Information provided:
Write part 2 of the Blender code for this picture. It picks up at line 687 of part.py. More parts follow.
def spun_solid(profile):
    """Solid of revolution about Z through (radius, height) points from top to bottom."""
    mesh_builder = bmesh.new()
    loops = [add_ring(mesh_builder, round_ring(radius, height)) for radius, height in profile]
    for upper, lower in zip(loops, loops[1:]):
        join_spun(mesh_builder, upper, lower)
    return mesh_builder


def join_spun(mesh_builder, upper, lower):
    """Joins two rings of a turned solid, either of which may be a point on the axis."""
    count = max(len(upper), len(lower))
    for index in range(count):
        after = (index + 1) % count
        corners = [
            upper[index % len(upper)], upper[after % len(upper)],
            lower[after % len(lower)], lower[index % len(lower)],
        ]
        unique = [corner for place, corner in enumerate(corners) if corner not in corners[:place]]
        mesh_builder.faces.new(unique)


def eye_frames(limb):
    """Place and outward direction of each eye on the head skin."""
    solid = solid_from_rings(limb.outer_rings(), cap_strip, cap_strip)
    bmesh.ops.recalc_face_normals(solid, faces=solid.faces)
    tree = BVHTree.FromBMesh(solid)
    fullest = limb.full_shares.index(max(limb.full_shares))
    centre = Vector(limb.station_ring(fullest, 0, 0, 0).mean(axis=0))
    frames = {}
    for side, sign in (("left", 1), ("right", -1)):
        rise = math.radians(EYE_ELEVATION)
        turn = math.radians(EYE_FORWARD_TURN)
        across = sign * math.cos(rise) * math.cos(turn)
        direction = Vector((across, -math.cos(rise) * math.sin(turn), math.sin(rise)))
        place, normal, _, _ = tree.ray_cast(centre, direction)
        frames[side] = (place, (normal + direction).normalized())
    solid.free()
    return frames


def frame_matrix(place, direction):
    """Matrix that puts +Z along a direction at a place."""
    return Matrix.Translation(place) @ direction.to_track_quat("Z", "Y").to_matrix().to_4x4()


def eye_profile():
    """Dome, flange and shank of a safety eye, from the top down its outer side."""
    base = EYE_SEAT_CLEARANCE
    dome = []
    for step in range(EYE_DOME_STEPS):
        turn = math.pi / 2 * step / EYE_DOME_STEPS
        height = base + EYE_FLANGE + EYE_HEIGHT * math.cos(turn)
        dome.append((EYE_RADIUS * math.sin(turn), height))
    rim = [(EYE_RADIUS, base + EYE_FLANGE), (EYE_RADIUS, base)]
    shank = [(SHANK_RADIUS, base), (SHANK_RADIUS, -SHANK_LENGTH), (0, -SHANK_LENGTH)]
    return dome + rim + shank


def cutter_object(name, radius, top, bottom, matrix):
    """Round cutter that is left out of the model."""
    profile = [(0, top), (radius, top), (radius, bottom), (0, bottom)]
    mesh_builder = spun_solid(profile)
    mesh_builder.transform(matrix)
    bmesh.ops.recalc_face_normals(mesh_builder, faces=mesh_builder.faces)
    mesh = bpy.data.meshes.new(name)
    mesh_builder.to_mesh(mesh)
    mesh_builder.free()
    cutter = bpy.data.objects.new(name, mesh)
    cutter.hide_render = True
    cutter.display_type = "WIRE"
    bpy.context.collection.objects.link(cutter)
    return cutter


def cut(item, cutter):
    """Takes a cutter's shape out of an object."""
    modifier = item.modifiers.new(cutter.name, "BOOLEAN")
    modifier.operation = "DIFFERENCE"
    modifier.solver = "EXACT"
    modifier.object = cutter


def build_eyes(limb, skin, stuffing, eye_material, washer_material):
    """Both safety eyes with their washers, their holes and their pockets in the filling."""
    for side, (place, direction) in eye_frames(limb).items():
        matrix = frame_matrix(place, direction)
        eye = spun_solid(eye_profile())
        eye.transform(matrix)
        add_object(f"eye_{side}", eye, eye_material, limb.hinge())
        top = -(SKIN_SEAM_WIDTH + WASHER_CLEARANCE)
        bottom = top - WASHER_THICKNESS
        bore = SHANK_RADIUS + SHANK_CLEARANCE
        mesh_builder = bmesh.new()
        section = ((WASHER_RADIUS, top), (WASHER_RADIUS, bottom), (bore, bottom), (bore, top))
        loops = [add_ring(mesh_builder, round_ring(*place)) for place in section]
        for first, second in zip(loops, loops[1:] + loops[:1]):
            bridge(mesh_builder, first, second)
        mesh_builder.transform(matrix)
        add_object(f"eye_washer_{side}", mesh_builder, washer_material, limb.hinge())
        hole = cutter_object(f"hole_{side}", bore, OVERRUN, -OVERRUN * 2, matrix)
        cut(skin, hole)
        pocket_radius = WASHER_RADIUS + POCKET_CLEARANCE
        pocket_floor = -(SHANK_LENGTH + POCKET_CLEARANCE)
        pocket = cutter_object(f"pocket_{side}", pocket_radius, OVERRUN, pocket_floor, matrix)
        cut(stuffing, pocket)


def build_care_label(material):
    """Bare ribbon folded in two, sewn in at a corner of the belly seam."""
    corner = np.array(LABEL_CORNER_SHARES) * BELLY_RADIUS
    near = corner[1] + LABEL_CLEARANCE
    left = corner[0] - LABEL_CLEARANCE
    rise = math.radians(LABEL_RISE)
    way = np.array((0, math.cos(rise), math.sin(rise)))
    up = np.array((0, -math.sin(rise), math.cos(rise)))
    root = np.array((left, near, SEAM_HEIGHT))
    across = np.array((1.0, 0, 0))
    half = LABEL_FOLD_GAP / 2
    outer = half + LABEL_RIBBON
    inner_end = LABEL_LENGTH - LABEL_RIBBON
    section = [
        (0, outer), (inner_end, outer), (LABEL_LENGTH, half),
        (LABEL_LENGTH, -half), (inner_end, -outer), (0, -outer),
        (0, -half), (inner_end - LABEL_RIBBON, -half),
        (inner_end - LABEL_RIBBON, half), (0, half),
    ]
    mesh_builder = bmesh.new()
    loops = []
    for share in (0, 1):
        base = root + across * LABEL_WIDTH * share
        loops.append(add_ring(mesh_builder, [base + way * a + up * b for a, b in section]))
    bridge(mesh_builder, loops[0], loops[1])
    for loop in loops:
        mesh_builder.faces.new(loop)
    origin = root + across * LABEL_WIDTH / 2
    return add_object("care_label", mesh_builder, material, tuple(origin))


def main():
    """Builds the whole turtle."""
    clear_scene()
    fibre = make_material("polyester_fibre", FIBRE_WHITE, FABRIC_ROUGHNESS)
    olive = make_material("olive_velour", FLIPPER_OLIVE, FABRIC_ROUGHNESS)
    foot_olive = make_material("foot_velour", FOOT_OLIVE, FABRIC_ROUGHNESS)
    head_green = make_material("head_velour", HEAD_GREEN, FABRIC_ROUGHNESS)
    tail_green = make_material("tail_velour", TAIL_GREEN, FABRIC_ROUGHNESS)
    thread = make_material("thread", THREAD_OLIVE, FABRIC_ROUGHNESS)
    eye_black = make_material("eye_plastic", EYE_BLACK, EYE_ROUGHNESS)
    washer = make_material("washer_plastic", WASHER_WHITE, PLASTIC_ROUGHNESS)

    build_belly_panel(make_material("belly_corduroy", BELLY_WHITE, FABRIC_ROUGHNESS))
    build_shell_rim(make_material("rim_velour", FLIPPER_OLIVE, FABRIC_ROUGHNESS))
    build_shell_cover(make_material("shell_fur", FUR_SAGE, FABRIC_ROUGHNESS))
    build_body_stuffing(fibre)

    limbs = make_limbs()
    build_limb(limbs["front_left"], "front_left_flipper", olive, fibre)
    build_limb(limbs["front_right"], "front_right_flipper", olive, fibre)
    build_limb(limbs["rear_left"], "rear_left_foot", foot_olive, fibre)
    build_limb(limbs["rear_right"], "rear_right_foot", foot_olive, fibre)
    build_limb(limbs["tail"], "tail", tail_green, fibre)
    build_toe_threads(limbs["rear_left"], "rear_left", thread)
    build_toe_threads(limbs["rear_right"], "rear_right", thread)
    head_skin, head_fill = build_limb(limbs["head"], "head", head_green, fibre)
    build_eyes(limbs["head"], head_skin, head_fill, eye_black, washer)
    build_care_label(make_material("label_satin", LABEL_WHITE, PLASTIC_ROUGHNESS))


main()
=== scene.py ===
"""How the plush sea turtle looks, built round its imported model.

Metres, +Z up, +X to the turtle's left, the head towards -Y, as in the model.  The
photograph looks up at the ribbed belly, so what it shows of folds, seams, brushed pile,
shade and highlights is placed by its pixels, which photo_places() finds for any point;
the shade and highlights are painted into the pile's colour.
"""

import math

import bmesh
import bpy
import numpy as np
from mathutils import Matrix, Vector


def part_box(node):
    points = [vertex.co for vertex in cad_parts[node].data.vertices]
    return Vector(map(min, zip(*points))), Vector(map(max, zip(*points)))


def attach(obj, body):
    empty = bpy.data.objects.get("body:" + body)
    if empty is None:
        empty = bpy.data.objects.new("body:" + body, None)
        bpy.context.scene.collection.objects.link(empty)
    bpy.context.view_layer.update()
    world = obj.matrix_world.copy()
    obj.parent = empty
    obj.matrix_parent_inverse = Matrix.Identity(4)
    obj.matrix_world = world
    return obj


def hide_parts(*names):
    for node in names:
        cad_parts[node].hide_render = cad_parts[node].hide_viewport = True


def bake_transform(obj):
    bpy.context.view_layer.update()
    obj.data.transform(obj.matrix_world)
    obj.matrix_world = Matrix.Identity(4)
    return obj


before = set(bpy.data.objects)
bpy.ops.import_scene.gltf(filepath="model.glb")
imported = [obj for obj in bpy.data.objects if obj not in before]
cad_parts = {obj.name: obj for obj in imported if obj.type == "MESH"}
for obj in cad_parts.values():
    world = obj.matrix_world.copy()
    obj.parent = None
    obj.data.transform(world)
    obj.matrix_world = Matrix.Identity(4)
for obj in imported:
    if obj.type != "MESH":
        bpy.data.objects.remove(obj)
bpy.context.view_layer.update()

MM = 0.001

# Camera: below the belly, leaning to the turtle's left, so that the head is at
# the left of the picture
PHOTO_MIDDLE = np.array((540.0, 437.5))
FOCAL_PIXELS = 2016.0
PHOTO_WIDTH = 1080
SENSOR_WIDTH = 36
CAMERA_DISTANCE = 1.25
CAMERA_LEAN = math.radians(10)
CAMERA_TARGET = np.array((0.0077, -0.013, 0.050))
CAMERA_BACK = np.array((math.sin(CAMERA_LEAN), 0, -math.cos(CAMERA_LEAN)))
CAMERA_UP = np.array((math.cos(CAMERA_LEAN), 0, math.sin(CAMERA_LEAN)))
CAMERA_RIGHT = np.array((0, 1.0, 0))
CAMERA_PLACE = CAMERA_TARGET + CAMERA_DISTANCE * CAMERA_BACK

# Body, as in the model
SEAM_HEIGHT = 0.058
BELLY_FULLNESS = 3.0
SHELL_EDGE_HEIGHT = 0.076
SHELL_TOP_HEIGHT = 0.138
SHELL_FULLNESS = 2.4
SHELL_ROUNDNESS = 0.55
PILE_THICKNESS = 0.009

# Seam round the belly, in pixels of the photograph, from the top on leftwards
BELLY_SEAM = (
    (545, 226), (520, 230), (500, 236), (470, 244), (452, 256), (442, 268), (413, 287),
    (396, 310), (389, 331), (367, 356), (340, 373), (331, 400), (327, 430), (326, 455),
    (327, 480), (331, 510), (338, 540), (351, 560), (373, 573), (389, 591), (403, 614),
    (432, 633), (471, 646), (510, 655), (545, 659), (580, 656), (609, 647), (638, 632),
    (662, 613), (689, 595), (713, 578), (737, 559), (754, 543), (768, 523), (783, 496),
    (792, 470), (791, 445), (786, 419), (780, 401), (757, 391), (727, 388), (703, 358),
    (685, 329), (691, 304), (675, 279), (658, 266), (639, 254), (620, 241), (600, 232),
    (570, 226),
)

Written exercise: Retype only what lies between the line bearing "limbs = make_limbs()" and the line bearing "bpy.context.scene.collection.objects.link(empty)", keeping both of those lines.

Output below:
    limbs = make_limbs()
    build_limb(limbs["front_left"], "front_left_flipper", olive, fibre)
    build_limb(limbs["front_right"], "front_right_flipper", olive, fibre)
    build_limb(limbs["rear_left"], "rear_left_foot", foot_olive, fibre)
    build_limb(limbs["rear_right"], "rear_right_foot", foot_olive, fibre)
    build_limb(limbs["tail"], "tail", tail_green, fibre)
    build_toe_threads(limbs["rear_left"], "rear_left", thread)
    build_toe_threads(limbs["rear_right"], "rear_right", thread)
    head_skin, head_fill = build_limb(limbs["head"], "head", head_green, fibre)
    build_eyes(limbs["head"], head_skin, head_fill, eye_black, washer)
    build_care_label(make_material("label_satin", LABEL_WHITE, PLASTIC_ROUGHNESS))


main()
=== scene.py ===
"""How the plush sea turtle looks, built round its imported model.

Metres, +Z up, +X to the turtle's left, the head towards -Y, as in the model.  The
photograph looks up at the ribbed belly, so what it shows of folds, seams, brushed pile,
shade and highlights is placed by its pixels, which photo_places() finds for any point;
the shade and highlights are painted into the pile's colour.
"""

import math

import bmesh
import bpy
import numpy as np
from mathutils import Matrix, Vector


def part_box(node):
    points = [vertex.co for vertex in cad_parts[node].data.vertices]
    return Vector(map(min, zip(*points))), Vector(map(max, zip(*points)))


def attach(obj, body):
    empty = bpy.data.objects.get("body:" + body)
    if empty is None:
        empty = bpy.data.objects.new("body:" + body, None)
        bpy.context.scene.collection.objects.link(empty)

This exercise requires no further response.